Written by Pete Goldfinger and Josh Stolberg, with The Spierig brothers – see 2010’s Daybreakers – working the cameras, fans of the long-running franchise will find plenty to feast their eyes upon. Returning to its violent and gory ways, Jigsaw is bloody and unforgiving and very much in the classic Saw set-up.  However, whereas its predecessors managed to deliver and sustain the intensity and freshness to the torture techniques seen over the years – with James Wan’s 2004’s Saw still standing as one of the franchise’s best – the latest addition unfortunately doesn’t.

Having been absent from the big screen for a total of seven years, the novelty of The Jigsaw Killer – whose death we witnessed five films ago – has now worn thin and watching him return from the dead is wholly ineffective. Going through the story’s plot points in the most uninspired and mechanical way possible, Jigsaw is dreary and silly in nature, with its lack of creativity most evident in the creation of the traps and puzzles laid out for the characters to overcome. The detective part of the story, which could serve as a T.V crime-show pilot, is equally feeble with the chatty dialogue exchanges only diverting the viewers from the relentless gruesomeness taking place at the farm.

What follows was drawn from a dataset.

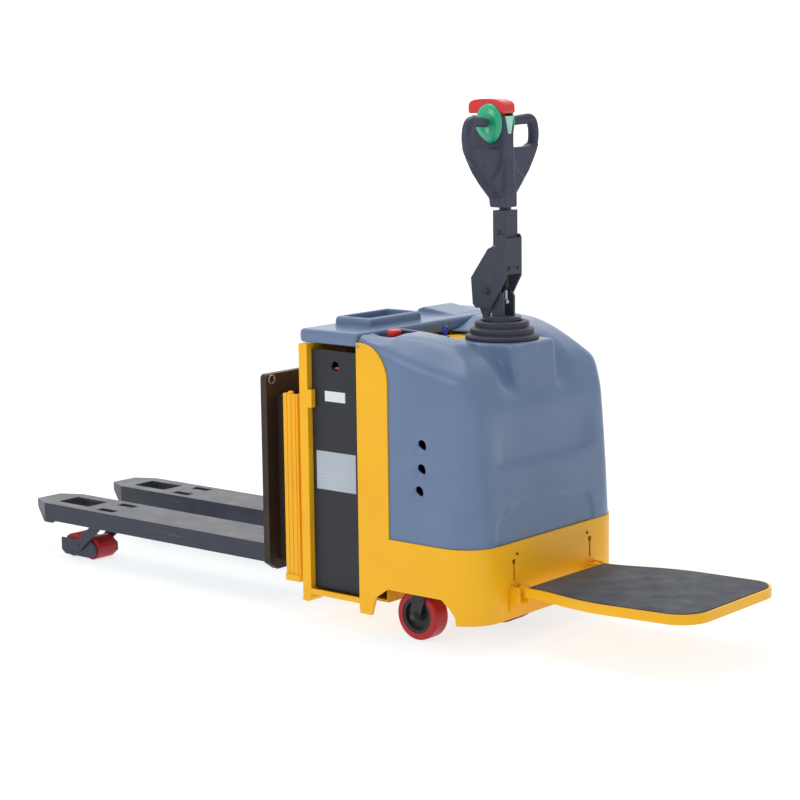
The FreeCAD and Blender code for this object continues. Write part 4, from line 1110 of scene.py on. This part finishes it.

More of the same seems to be the fitting description for this latest Halloween offering. Bloody and gory but also laborious and uncreative, fans will probably walk out happy, but even they won’t be able to turn a blind eye to Jigsaw’s overall inferiority and shameless attempt at a much overdo Halloween cash-grab.

Like This? Try

Audition (1999), Saw (2004), Hostel (2005)

360 Tip

Despite the ups and downs over the years, The Saw franchise is still one of the most successful and lucrative horror-film franchises of all time, with total earnings grossing a total of $873.3 million worldwide.